This film thus post-dated the initial surge in commemorative activity at Unit 731. It is interesting to note that since 1949 whilst mainland Chinese films have been made on many aspects of the 1931–45 war, not a single film or entertainment drama has been made about Unit 731, which suggests that the CCP wanted to forget rather than remember its history. However, numerous educational documentaries have been made about Pingfang, implying that there is a “correct” or at least an “approved” way of interpreting Unit 731 history, focusing on the atrocities committed by the Japanese militarists, and the idea of a “museum as ‘proof’ of war crimes.” [61] The commentary above suggests that the global explosion of war memory during the 1980s shares few similarities with the Chinese case, except for the timing. We therefore turn to other possible reasons for the explosion, which brings us back to the question of whether the Chinese leadership used memory of World War Two to downplay party mistakes committed during the Mao era. Here the evidence shows that there was indeed a battle for ownership of the past waged on several fronts, fought against the ruling LDP partly in the form of a patriotic education campaign.
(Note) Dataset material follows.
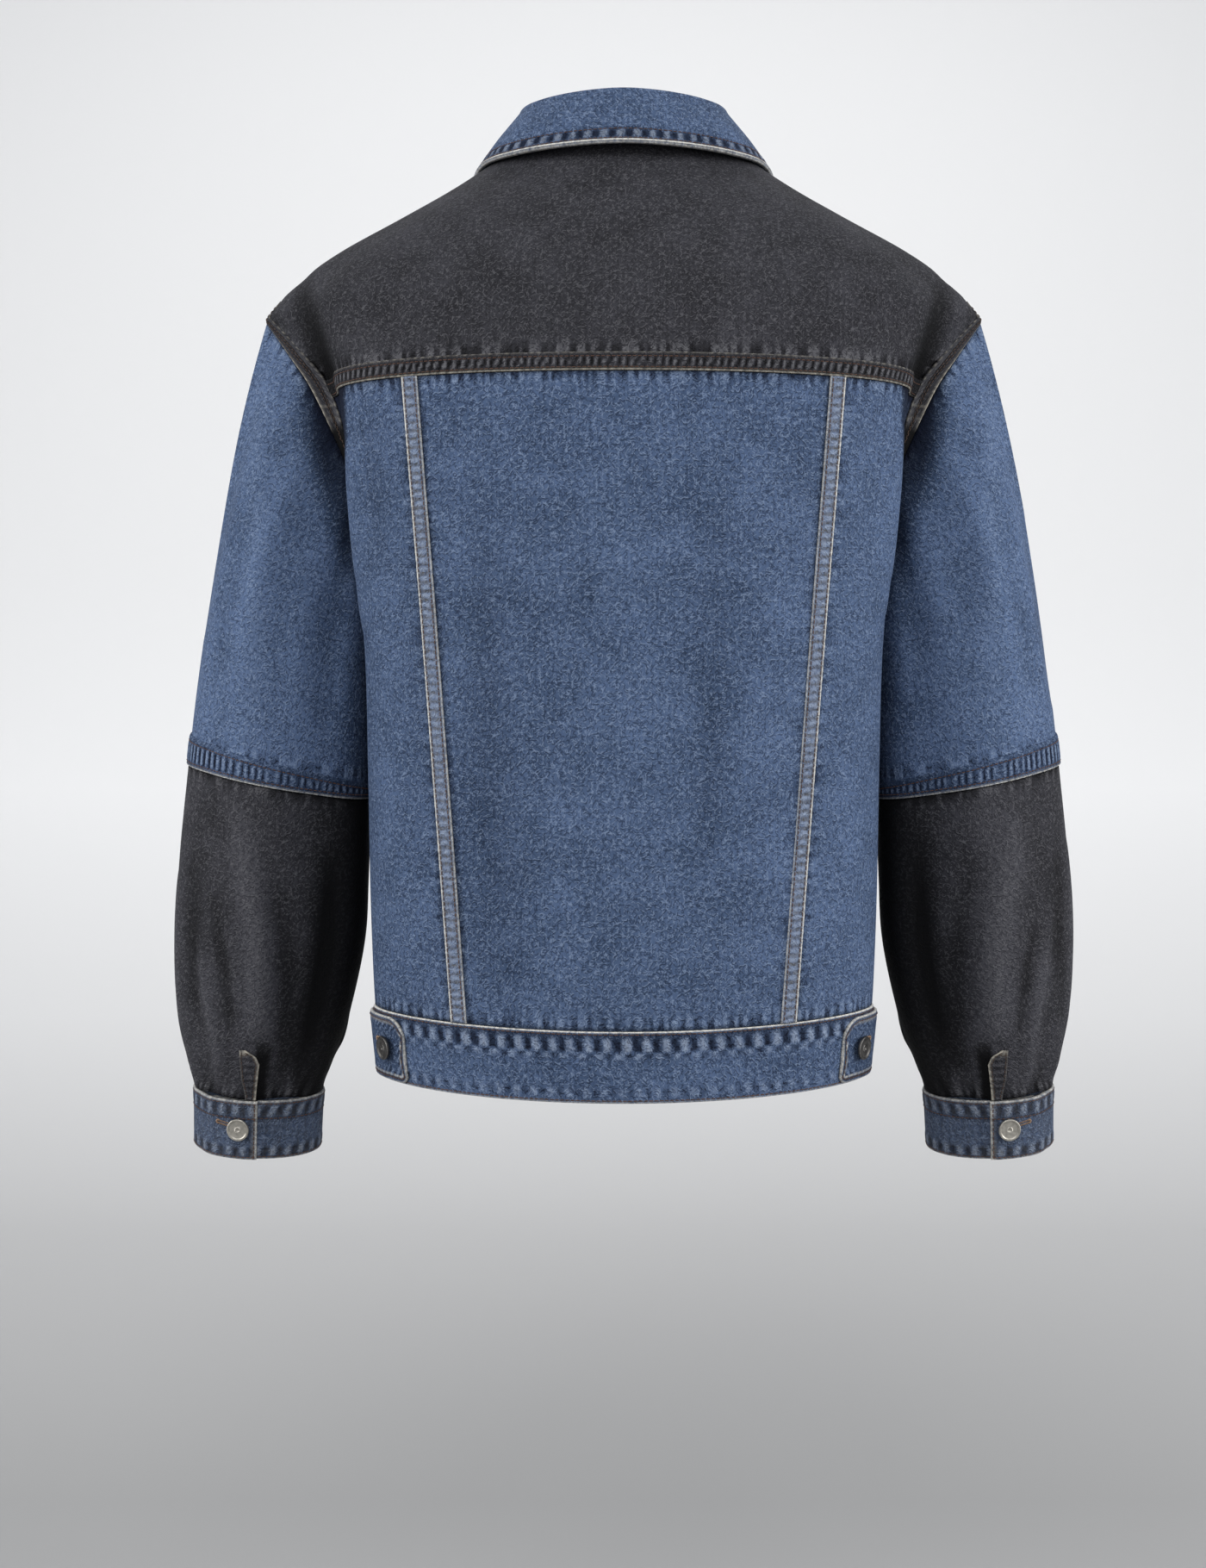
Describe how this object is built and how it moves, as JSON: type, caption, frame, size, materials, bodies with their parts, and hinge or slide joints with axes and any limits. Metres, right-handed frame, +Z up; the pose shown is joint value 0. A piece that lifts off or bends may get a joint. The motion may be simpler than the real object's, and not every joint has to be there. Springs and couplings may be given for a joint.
{
  "type": "denim jacket",
  "caption": "Loose two-tone denim trucker jacket in its worn, hollow form: charcoal yoke and lower sleeves, blue body, turned-down collar, lapped cuffs, waistband with side tabs.",
  "frame": {"origin": "middle of the neck opening, level with the back neck seam, where the wearer's shoulders carry the jacket", "axes": "+Z up; the front faces -Y and the back +Y; +X is the wearer's left"},
  "size_m": [0.6436, 0.2861, 0.7418],
  "materials": {
    "blue_denim": "washed indigo denim with a fine crinkled surface",
    "charcoal_denim": "washed black denim with a fine crinkled surface",
    "brushed_button": "brushed pewter"
  },
  "bodies": {
    "root": {"armhole_seam_left": "charcoal_denim", "armhole_seam_right": "charcoal_denim", "back_middle": "blue_denim", "back_seam_left": "blue_denim", "back_seam_right": "blue_denim", "back_side_left": "blue_denim", "back_side_right": "blue_denim", "back_yoke": "charcoal_denim", "back_yoke_seam": "charcoal_denim", "button_band_left": "blue_denim", "button_band_right": "blue_denim", "collar": "blue_denim", "cuff_button_left": "brushed_button", "cuff_button_right": "brushed_button", "cuff_left": "blue_denim", "cuff_right": "blue_denim", "elbow_seam_left": "blue_denim", "elbow_seam_right": "blue_denim", "front_button_1": "brushed_button", "front_button_2": "brushed_button", "front_button_3": "brushed_button", "front_button_4": "brushed_button", "front_button_5": "brushed_button", "front_left": "blue_denim", "front_right": "blue_denim", "front_yoke_left": "charcoal_denim", "front_yoke_right": "charcoal_denim", "front_yoke_seam_left": "charcoal_denim", "front_yoke_seam_right": "charcoal_denim", "sleeve_lower_left": "charcoal_denim", "sleeve_lower_right": "charcoal_denim", "sleeve_placket_left": "charcoal_denim", "sleeve_placket_right": "charcoal_denim", "sleeve_upper_left": "blue_denim", "sleeve_upper_right": "blue_denim", "tab_button_left": "brushed_button", "tab_button_right": "brushed_button", "waist_button": "brushed_button", "waist_tab_left": "blue_denim", "waist_tab_right": "blue_denim", "waistband": "blue_denim"}
  },
  "joints": []
}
The analysis below adds depth to the arguments provided in the previous chapter, that the way memory of the war was presented in mainland China showcased CCP achievements whilst at the same time attacking other views on the conflict.

A battle for ownership of the past

Within a few weeks of the first textbook crisis, retired Japanese Prime Minister Kishi Nobusuke stirred controversy afresh by proposing to construct a memorial to the Japanese “Manchurian colony” in Shizuoka Prefecture, Japan. [62] The proposed construction of this monument had a bearing on the fate of Unit 731 (which was located in Manchuria) for two reasons. Firstly, Kishi emphatically stated that the founding of a Japanese Manchurian state was “in order to found an ideal country, there was absolutely no intention of setting up a colony.” [63] The implication here is that if the aim of the Japanese was to build a “Manchurian paradise,” then the intentions of the Japanese settlers there must have been honourable too. A logical corollary of this statement is that the occupiers never committed war crimes such as those perpetrated at Unit 731. Yet if the Japanese never colonised Manchuria, then why was a retired Japanese prime minister now proposing to build a “Manchurian colony” monument in the first place? It is rather like the Germans offering to build a monument to commemorate their “advance” into Poland during the Second World War, whilst conveniently forgetting that they had built the Auschwitz concentration camps. The second reason that the proposed “Manchurian colony” monument has a bearing on Unit 731 relates to official Chinese antipathy towards the monument’s sponsor, Kishi Nobusuke. Not only had he served in the Japanese colonial administration in Manchuria (after which he was held as a class A war crimes suspect but never indicted), but worse, as far as the Chinese were concerned, during his tenure as prime minister (1957–60) he denied that the PRC was the legitimate government of China. [64] Seen in this light, by averring that the Japanese never had colonial designs on north-east China, Kishi Nobusuke was simply reopening wounds that had never fully healed in the first place, which led Deng Xiaoping to retort:

If Kishi Nobusuke wants to build a memorial to the founding of Manchuria, then we have to build our own monuments to the invading Japanese militarists. In this way we can educate our people, our youth, and our descendants about this very important truth. [65]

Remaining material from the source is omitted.